Modern Slavery Rose planting at York St John
York St John University is joining organisations across the UK to highlight the fight against modern slavery by planting a specially cultivated rose on campus.
Modern slavery – involving human trafficking for sexual or labour exploitation, cannabis farming, child labour exploitation, forced begging and organ trafficking, and domestic servitude, is thought to involve upwards of 13,000 people at any one time in the UK and numbers are increasing.
March 26 marks the second anniversary of the Modern Slavery Act, introduced by Parliament in 2015 and the first national legislation since Wilberforce campaigned for the Abolition of the Slave Trade Act in the nineteenth century.
To commemorate the anniversary, Vice Chancellor Professor Karen Stanton will plant the Modern Slavery Rose, a beautiful floribunda peach-coloured tea rose, on the university’s award-winning ‘Yorkshire in Bloom’ grounds.
The Modern Slavery Rose was originally developed for the Gold-winning Modern Slavery Garden at the 2016 RHS Chelsea Flower Show by Dickson Nurseries with technical advice from Gary Craig, Professor Emeritus of Social Justice at the Wilberforce Institute for the study of Slavery and Emancipation.
Professor Craig, who will speak at the rose planting ceremony to draw attention to the plight of the thousands of people still in forms of slavery, said:
“Planting a rose, an everyday event for gardeners, is one simple way to communicate the existence of modern slavery to a very wide public in the UK and shows that there are many different ways in which members of the public can campaign against this heinous crime.”

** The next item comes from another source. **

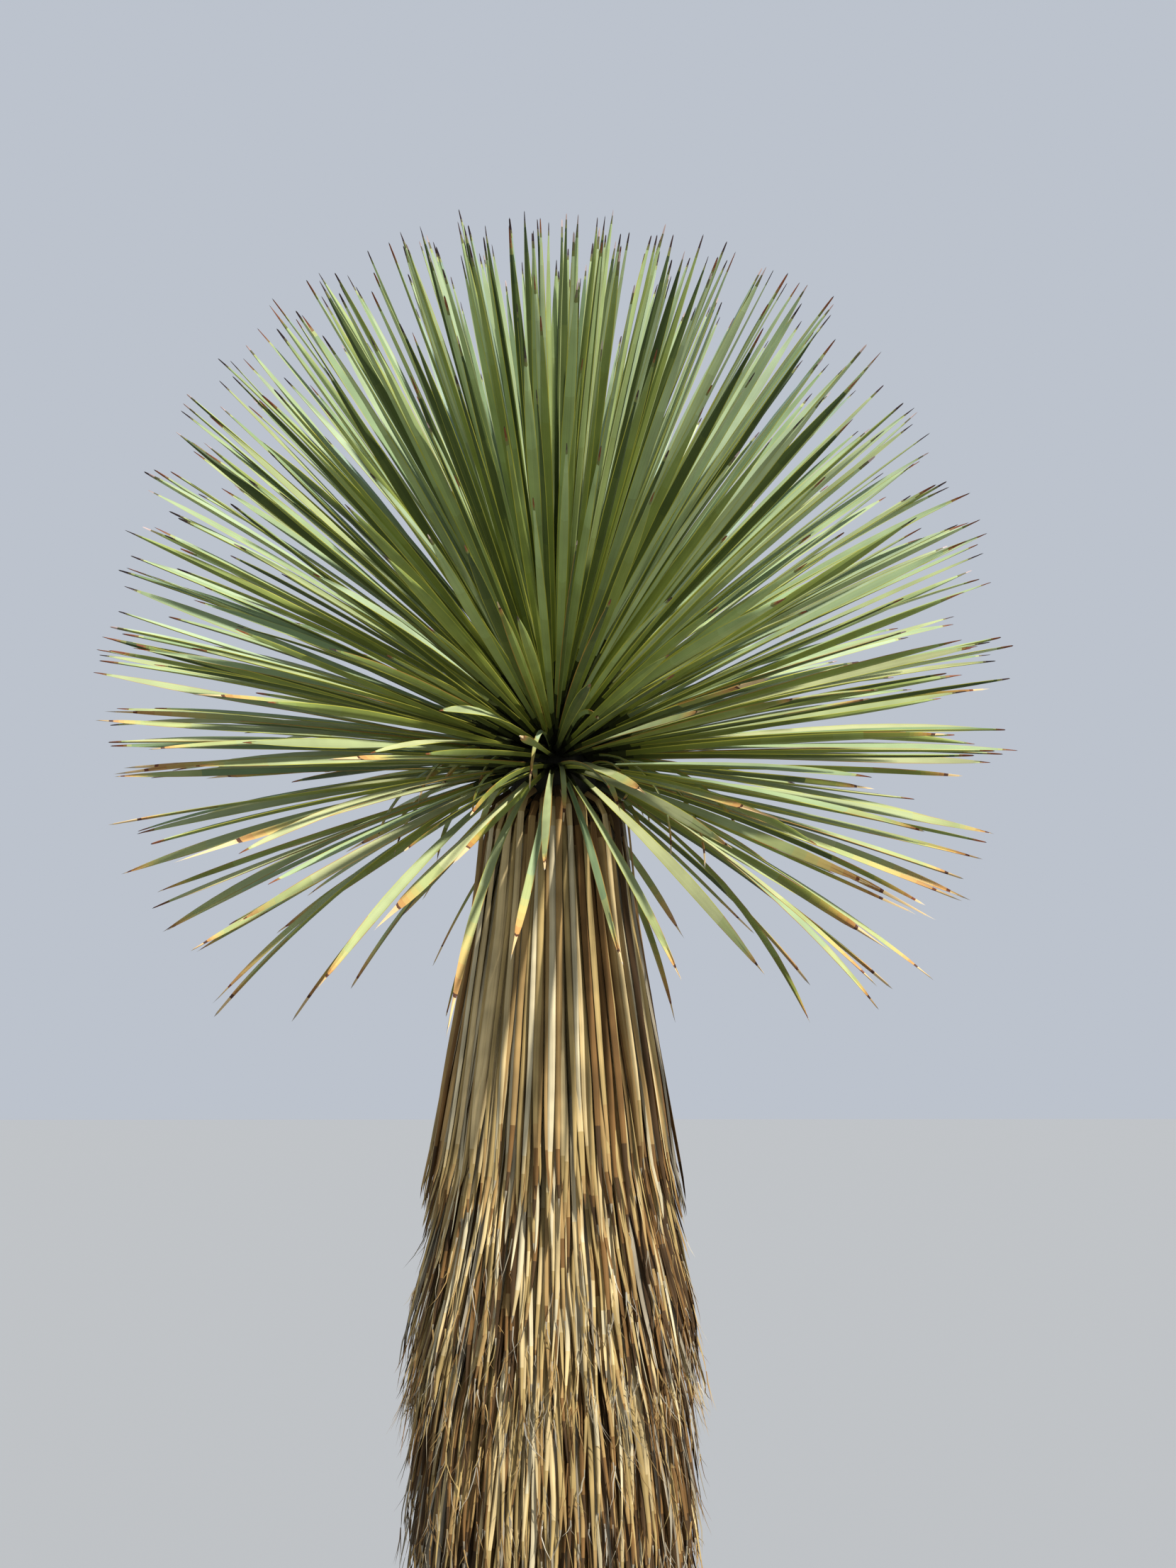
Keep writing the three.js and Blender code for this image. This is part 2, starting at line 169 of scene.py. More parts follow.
def grainFinish(name, tone, spread=0.14, rough=0.6, streak=(700, 2), bump=0.12):
    # fine streaks along the leaf, with slow blotches over them
    finish, nodes, link, shader = newFinish(name)
    uv = nodes.new("ShaderNodeUVMap")
    uv.uv_map = "grain"
    stretch = nodes.new("ShaderNodeMapping")
    stretch.inputs["Scale"].default_value = (*streak, 1)
    streaks = addNoise(nodes, 1, grainSettings["streakDetail"])
    place = nodes.new("ShaderNodeTexCoord")
    blotches = addNoise(nodes, grainSettings["blotchScale"], grainSettings["blotchDetail"])
    both = nodes.new("ShaderNodeMath")
    both.operation = "MULTIPLY_ADD"
    both.inputs[1].default_value = grainSettings["streakShare"]
    base = linear(tone)[:3]
    dark = [c * (1 - spread) for c in base] + [1]
    light = [min(1, c * (1 + spread)) for c in base] + [1]
    ramp = addRamp(nodes, (grainSettings["darkUpTo"], dark), (1, light))
    ridges = addBump(nodes, bump, grainSettings["ridgeHeight"])
    link(uv.outputs["UV"], stretch.inputs["Vector"])
    link(stretch.outputs["Vector"], streaks.inputs["Vector"])
    link(place.outputs["Object"], blotches.inputs["Vector"])
    link(streaks.outputs["Fac"], both.inputs[0])
    link(blotches.outputs["Fac"], both.inputs[2])
    link(both.outputs["Value"], ramp.inputs["Fac"])
    link(ramp.outputs["Color"], shader.inputs["Base Color"])
    link(streaks.outputs["Fac"], ridges.inputs["Height"])
    link(ridges.outputs["Normal"], shader.inputs["Normal"])
    shader.inputs["Roughness"].default_value = rough
    shader.inputs["Specular IOR Level"].default_value = grainSettings["specular"]
    return finish


for name, (steps, tones) in rampSettings.items():
    places, tones = zip(*tones)
    for step in range(steps):
        share = step / (steps - 1)
        tone = tuple(float(np.interp(share, places, channel)) for channel in zip(*tones))
        finishSettings[f"{name}{step}"] = {"tone": tone, "rough": rampRough}
finishes = {name: grainFinish(name, **values) for name, values in finishSettings.items()}
finishOrder = list(finishes)
slotOf = {name: number for number, name in enumerate(finishOrder)}
print("finishes:", len(finishes))


# Meshes. A store gathers many strips, and becomes one piece.

meshSettings = {
    "sharpFrom": 50,  # degrees between two faces
    "grainPitch": 0.0025,  # how far apart two sides of a strip lie on the grain
    "grainShift": (0.0613, 1.37),  # across and along, from one strip to the next
}


def newStore():
    return {"points": [], "faces": [], "uvs": [], "slots": [], "size": 0}


def addStrip(store, line, shares, halfWidths, lifts, section, slots, seed, length):
    # line: centres, across and normals by ring, then the end point
    # slots: one row a ring, one column a side
    centres, across, normals, end = line
    rings, sides = len(centres), len(section)
    aside = halfWidths[:, None] * section[None, :, 0]
    above = lifts[:, None] * section[None, :, 1]
    points = centres[:, None] + across[:, None] * aside[..., None] + normals[:, None] * above[..., None]
    start = store["size"]
    store["points"].append(np.vstack([points.reshape(-1, 3), end]))
    store["size"] += rings * sides + 1
    ring = start + np.arange(rings - 1)[:, None] * sides
    side = np.arange(sides)[None, :]
    after = (side + 1) % sides
    quads = np.stack([ring + side, ring + sides + side, ring + sides + after, ring + after], -1)
    last = start + (rings - 1) * sides
    tips = [[last + k, start + rings * sides, last + (k + 1) % sides] for k in range(sides)]
    store["faces"] += quads.reshape(-1, 4).tolist() + tips + [list(range(start, start + sides))]
    store["slots"].append(np.concatenate([slots[:-1].ravel(), slots[-1], slots[0, :1]]))
    # the grain's own coordinates, in metres, shifted so that neighbours don't share a streak
    pitch = meshSettings["grainPitch"]
    acrossShift, alongShift = meshSettings["grainShift"]
    steps = np.append(shares, 1) * length + seed * alongShift % 1
    left = np.broadcast_to(np.arange(sides) * pitch + seed * acrossShift % 0.5, (rings, sides))
    low = np.broadcast_to(steps[:-1, None], (rings, sides))
    high = np.broadcast_to(steps[1:, None], (rings, sides))
    right = left + pitch
    corners = np.stack([left, low, left, high, right, high, right, low], -1)
    store["uvs"].append(corners[:-1].ravel())
    store["uvs"].append(corners[-1][:, [0, 1, 2, 3, 6, 7]].ravel())
    store["uvs"].append(corners[0][:, :2].ravel())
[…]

The rose planting campaign is being led by Professor Craig together with the Anti-Trafficking Student Group of the University of York Students Union.
To support York St John University's committment to the principles and practice of social justice, all staff and students are welcome to attend the ceremony at 2.45pm on Thursday 23 March, in the Armillary Garden (opposite the dining room).